Copy each line of the data below with the word "bodies".

:: Data segment ::
______________________________

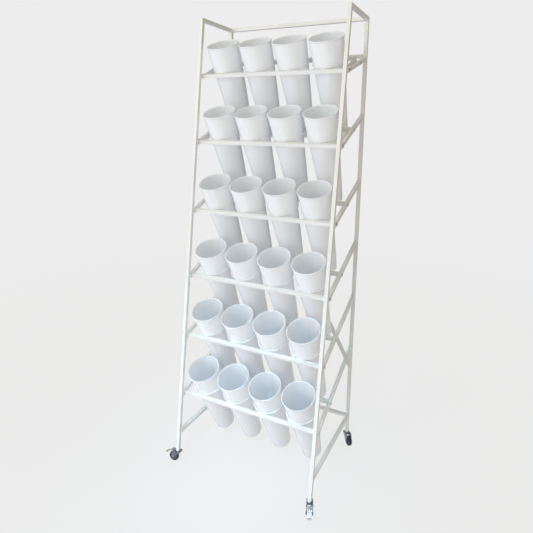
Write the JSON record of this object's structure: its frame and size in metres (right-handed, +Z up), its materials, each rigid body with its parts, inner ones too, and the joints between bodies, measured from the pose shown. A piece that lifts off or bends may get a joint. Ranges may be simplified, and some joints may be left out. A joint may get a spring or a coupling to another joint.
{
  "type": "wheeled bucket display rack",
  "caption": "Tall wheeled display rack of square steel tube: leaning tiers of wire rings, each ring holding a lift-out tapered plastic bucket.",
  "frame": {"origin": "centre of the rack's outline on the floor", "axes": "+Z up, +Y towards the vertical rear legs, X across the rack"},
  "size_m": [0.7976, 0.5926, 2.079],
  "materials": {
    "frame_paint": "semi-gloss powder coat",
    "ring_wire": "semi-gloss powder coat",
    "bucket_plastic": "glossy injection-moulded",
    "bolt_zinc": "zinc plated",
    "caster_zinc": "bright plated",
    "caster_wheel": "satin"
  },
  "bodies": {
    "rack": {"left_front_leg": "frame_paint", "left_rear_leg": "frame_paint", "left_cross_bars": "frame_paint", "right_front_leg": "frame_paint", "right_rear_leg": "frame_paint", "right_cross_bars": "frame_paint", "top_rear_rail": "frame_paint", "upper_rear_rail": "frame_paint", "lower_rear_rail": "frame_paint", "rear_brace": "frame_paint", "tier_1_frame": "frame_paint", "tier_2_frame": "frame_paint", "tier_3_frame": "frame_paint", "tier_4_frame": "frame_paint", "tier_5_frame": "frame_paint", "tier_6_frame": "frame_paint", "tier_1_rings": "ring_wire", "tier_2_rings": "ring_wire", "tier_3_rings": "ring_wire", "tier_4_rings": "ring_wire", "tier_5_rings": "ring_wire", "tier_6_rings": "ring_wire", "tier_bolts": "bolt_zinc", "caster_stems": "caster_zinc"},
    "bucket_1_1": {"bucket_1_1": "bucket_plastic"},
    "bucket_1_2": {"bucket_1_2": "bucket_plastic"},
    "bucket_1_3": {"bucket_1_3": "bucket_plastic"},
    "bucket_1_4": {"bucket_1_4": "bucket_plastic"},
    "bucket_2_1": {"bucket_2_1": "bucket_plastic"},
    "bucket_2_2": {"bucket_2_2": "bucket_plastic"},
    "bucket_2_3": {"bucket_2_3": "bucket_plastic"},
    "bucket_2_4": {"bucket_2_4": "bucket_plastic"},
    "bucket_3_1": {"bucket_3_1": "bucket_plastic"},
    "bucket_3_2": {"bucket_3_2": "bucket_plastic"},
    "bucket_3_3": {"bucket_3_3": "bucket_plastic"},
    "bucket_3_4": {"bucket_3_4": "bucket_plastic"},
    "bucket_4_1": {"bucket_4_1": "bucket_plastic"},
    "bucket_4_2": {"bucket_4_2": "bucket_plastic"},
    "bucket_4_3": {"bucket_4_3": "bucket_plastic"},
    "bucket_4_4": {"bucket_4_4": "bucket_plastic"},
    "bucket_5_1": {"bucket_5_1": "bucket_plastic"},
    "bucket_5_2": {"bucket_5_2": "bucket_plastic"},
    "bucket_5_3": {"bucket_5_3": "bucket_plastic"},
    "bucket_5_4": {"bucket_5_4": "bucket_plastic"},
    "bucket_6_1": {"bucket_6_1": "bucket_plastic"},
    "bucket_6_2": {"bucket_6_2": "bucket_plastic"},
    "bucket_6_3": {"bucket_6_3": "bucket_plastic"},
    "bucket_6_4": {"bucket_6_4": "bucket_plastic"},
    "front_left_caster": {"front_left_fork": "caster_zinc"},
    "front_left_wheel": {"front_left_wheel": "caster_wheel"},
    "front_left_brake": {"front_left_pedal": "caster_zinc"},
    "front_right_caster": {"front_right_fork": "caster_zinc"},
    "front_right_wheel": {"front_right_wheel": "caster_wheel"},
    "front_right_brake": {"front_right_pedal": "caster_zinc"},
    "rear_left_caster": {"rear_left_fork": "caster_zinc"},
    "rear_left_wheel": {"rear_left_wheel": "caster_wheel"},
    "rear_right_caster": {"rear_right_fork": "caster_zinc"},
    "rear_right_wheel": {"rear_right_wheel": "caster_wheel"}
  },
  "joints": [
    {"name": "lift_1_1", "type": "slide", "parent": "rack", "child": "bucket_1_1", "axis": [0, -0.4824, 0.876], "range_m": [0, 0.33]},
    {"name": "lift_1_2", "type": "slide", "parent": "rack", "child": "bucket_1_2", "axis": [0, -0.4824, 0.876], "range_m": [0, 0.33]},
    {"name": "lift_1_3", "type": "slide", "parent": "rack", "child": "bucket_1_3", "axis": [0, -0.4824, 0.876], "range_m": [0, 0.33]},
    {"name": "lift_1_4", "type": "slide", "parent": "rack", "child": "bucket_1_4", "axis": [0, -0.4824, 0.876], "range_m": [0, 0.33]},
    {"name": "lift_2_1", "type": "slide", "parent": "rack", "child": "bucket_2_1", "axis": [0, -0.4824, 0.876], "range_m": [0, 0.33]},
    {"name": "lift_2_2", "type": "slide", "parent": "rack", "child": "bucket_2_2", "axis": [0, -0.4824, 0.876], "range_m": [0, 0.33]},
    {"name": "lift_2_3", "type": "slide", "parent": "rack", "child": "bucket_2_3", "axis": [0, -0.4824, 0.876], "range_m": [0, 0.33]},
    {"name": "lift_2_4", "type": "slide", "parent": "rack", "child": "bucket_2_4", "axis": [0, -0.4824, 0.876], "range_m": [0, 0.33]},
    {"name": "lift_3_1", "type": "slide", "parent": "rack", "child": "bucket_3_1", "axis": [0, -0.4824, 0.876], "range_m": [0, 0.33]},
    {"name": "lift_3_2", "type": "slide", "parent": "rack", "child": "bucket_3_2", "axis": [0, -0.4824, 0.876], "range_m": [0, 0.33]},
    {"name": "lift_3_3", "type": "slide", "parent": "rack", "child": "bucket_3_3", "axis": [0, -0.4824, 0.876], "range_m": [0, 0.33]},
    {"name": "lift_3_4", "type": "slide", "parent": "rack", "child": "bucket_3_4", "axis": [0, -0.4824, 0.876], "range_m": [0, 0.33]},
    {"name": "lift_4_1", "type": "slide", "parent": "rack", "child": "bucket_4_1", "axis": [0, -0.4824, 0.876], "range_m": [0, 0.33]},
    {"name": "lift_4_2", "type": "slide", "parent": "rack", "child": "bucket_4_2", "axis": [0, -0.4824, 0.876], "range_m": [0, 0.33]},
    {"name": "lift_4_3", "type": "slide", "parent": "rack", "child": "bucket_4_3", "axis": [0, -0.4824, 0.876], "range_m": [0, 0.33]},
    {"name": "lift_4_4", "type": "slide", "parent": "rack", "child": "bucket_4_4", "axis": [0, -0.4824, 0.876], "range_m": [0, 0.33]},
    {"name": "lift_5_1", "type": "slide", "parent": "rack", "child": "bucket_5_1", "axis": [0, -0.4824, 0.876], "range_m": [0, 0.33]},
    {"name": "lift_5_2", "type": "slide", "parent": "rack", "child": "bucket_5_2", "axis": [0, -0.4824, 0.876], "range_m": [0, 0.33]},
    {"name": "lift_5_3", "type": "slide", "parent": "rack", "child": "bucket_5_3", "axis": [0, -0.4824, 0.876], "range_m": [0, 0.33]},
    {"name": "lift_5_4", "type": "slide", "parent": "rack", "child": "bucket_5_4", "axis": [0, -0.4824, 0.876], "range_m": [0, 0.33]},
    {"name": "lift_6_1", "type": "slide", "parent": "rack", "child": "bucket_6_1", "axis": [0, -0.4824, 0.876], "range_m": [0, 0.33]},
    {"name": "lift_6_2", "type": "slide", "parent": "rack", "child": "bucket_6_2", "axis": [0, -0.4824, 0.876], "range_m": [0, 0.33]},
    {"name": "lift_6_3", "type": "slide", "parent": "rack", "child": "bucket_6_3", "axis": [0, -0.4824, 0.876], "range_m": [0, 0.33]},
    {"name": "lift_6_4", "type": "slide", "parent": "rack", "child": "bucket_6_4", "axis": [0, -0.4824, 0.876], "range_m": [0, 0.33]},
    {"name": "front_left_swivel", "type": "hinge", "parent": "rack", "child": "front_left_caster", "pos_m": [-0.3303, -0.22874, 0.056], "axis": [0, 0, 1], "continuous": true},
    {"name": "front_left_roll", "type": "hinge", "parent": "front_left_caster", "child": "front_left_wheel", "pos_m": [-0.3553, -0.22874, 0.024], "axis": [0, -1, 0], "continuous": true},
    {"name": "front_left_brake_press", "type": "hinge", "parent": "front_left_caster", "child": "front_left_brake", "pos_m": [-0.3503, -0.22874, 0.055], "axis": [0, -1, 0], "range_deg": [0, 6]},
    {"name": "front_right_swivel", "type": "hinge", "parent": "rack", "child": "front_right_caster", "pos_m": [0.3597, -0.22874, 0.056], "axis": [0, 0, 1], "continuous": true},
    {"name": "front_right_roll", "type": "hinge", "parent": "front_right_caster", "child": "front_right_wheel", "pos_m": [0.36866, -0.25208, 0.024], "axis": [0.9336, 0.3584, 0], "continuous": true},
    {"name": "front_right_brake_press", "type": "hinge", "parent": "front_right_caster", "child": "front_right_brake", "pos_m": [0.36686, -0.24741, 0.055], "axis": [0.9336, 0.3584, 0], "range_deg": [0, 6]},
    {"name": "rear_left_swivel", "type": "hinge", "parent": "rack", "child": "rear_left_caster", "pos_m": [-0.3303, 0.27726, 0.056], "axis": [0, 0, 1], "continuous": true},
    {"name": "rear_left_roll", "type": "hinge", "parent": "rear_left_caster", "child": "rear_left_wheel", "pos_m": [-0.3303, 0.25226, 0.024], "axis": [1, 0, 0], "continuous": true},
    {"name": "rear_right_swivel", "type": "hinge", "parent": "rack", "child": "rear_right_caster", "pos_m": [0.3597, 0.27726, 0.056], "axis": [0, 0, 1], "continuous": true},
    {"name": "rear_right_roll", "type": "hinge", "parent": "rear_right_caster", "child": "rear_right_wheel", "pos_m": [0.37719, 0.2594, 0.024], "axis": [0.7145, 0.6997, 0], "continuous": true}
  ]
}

______________________________

:: Problem solution ::
Write the JSON record of this object's structure: its frame and size in metres (right-handed, +Z up), its materials, each rigid body with its parts, inner ones too, and the joints between bodies, measured from the pose shown. A piece that lifts off or bends may get a joint. Ranges may be simplified, and some joints may be left out. A joint may get a spring or a coupling to another joint.
  "bodies": {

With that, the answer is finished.